Demahjiae delivers a trio of mellow rap tracks with ‘Jesus Take the Wheel’

The latest project continues the Oakland-based artist's enduring sound made by floaty, sparse samples, distorted vocals, and intimate lyrics.
Reece Beckett
Reece Beckett
Poet and cultural critic, writing primarily on film and music. My writing has been featured in The Indiependent, The Edge SUSU, Film News UK, Cinematary, Taste of Cinema, Music News UK, The EveryDejaVu Music Blog and more. Contact: reecebeckett2002@gmail.com

Oakland MC Demahjiae has made a point of being honest on the mic since he first entered the scene in 2020. His debut album And, Such Is Life. is one of the more tender rap releases of recent memory, as he discusses personal life and emotional difficulties. Jesus Take the Wheel, Demahjiae’s newest project, continues pursuing this unique sound of floaty, sparse samples, distorted vocals, and soul-adjacent instrumentation behind a pensive lyrical approach.

Self-producing the three tracks, Demahjiae doesn’t need to prove his talent. Instead, he lets you hear it. The first track, “AKIMBO,” wastes no time capturing the listener’s ear with layered vocals, a jabbing beat, and pure sonic confidence. Throughout the rest of the song, the production shifts wildly and often. It begins with a bouncy beat, leaning into a stop-start flow and a gorgeous vocal sample, but within a mere twenty seconds, Demahjiae’s flow and beat change entirely. For a moment, the production consists of keyboard tapping and classic boom-bap drums—and then, audaciously, Demahjiae hops straight back to his initial sound.

It is in the small pockets of creativity—like that brief beat switch—found throughout Jesus Take the Wheel, which sees Demahjiae reveal his musical hand. The talented producer portrays much more than many artists could about themselves. He talks about his past, his relationships, his friends, and his background across three short tracks, allowing his intelligent lyrics (“Still gotta make amends, ok, the soul ain’t gonna break the man / Money and power don’t make the man” from “Rap saved my life!” says it all) to float atop a complex, chameleonic, luscious soundscape.
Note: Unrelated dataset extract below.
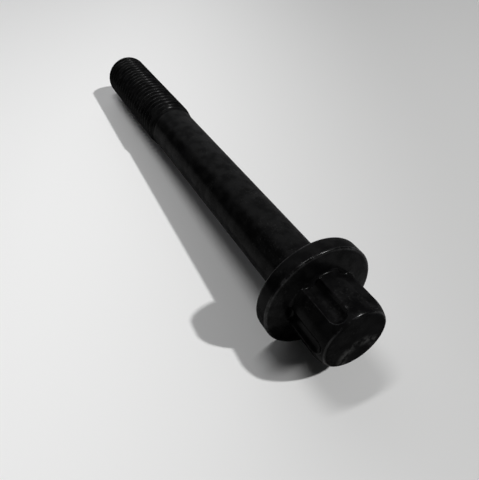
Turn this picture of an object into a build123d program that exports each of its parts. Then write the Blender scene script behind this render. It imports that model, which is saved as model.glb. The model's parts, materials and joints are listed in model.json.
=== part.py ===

His versatility is not only seen in his differing flows or shifts in production, though. Demahjiae also moves between rapping and soulful singing, as heard in ad-libs on “Rap saved my life!” and towards the end of “AKIMBO.” The way he glides between different genres and sub-genres is captivating, keeping the listener on their toes and boldly broadcasting his flexible artistry as a truly exciting musician. A quick comparison between the melancholy, mellow sound of “projection (r)” and the triumphant, loving lyricism on “AKIMBO” highlights these adaptable talents.

Lyrically, Demahjiae is astute and refreshing. He is wonderfully introspective on the mic, discussing his prioritization of his long-term friends over “snakes” on “AKIMBO” and writing a delicate love letter to hip-hop on “Rap saved my life!” Similarly to his contemporaries, such as Navy Blue or even a more mainstream rapper like Saba, Demahjiae is willing to discuss his personal life in a raw way with those listening as he talks about those close to him with abundant love. The openness of lines about Demahjiae’s difficulties growing up invites the listener to share an intimate space with him, and the rapper’s sense of hope is made more effective because of this. His emotionally complex lyrics, like “I watch the ashes rise and see a friend / … / I’m tired of being the only one dumb enough to forgive” on “projection (r),” capture relatable yet conflicting emotions in a way that is both reassuring and heartfelt. Demahjiae’s words are delicate while still portraying the toughness of what he has survived.

Though Jesus Take the Wheel’s three tracks all fit into a brief five-minute window, Demahjiae leaves an impression that will last far longer. His musical style is impressive and open-hearted, rich and genuinely moving because of his willingness to delve into such personal territory lyrically alongside the familiar yet slightly warped production sounds. Demahjiae’s five minutes are enduring as they discuss truths hitting close to home for many but held up by glimmers of the hope spread across the project. There’s a delightful sense of ambition in the production, consistent changes in flow, and a familiar, homely feel to the lyrics, which—evidently—come straight from the heart.